Mr. Sparks will participate in the Company’s standard director compensation arrangements applicable to directors who are not employees of the Company described in the Company’s Proxy Statement filed with the Securities and Exchange Commission on April 28, 2010, as amended by the Company’s Board of Directors on October 13, 2010, a copy of which is attached hereto as Exhibit 10.1 and incorporated herein by reference. In accordance with the Company’s director compensation program, Mr. Sparks received an option to purchase 150,000 shares of the Company’s common stock at an exercise price of $3.81, the closing price of the Company’s common stock on February 14, 2011. The stock option vests over a period of four years, vesting as to 25% of the underlying shares on the first anniversary of the date of grant and as to the remaining underlying shares in equal quarterly installments thereafter.
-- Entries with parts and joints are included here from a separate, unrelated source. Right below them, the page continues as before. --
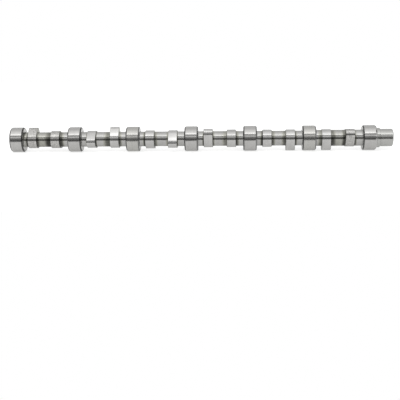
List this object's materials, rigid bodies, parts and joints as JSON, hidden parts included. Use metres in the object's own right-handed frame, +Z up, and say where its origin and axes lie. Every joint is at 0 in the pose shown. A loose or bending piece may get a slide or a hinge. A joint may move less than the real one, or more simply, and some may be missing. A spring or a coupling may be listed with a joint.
{
  "type": "camshaft",
  "caption": "Steel camshaft of an inline engine: ground bearing journals and cam lobes along one shaft, with a collar and a gear seat at one end.",
  "frame": {"origin": "on the shaft's axis, at the middle of the middle bearing journal", "axes": "+X along the shaft towards the gear end, +Z up as in the picture"},
  "size_m": [0.926, 0.06, 0.0598],
  "materials": {
    "ground_steel": "ground and polished journals and lobes, satin turned necks with heat tint"
  },
  "bodies": {
    "root": {"camshaft": "ground_steel"}
  },
  "joints": []
}
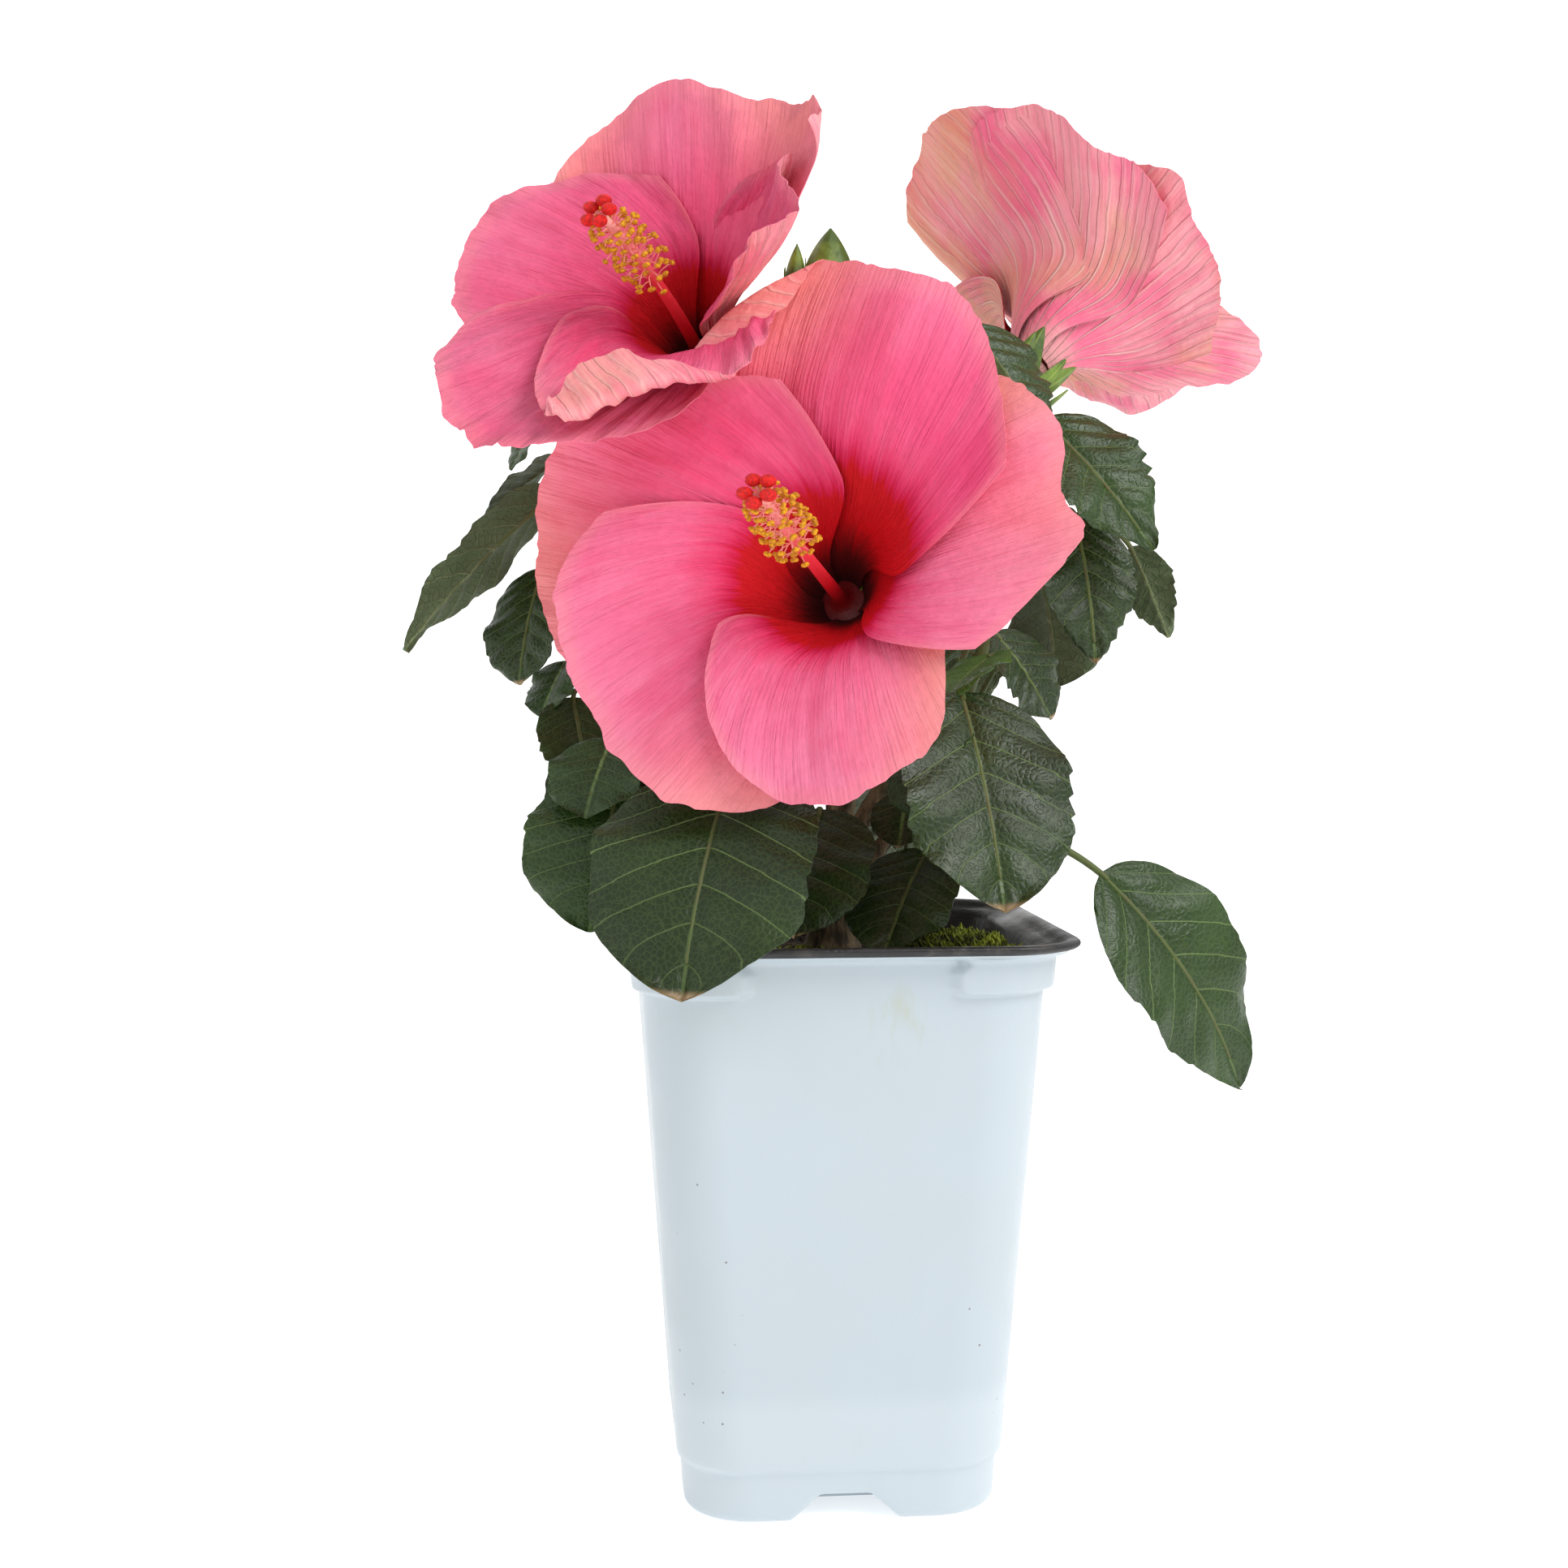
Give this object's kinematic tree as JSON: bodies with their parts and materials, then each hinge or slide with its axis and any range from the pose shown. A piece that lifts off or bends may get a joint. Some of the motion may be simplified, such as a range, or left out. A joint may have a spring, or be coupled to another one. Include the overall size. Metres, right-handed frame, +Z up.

The stock options vest in full upon a change in control.

Mr. Sparks will serve as a Class II director of the Company and will be put up for re-election at the 2011 annual meeting of stockholders.

A copy of the press release announcing the election of Mr. Sparks is attached hereto as Exhibit 99.1 and is incorporated herein by reference.

 

Item 9.01. Financial Statements and Exhibits.

 

10.1    Non-Executive Director Compensation Program effective October 14, 2010.
99.1    Press Release issued by Vonage Holdings Corp. on February 14, 2011.


SIGNATURE

Pursuant to the requirements of the Securities Exchange Act of 1934, the Registrant has duly caused this report to be signed on its behalf by the undersigned hereunto duly authorized.

 

    VONAGE HOLDINGS CORP.
Date: February 14, 2011     By:  

/s/ Kurt M. Rogers

     

Kurt M. Rogers

Chief Legal Officer and Secretary


EXHIBIT INDEX

 

Exhibit

No.:

  

Description:

10.1    Non-Executive Director Compensation Program effective October 14, 2010.
99.1    Press Release issued by Vonage Holdings Corp. on February 14, 2011.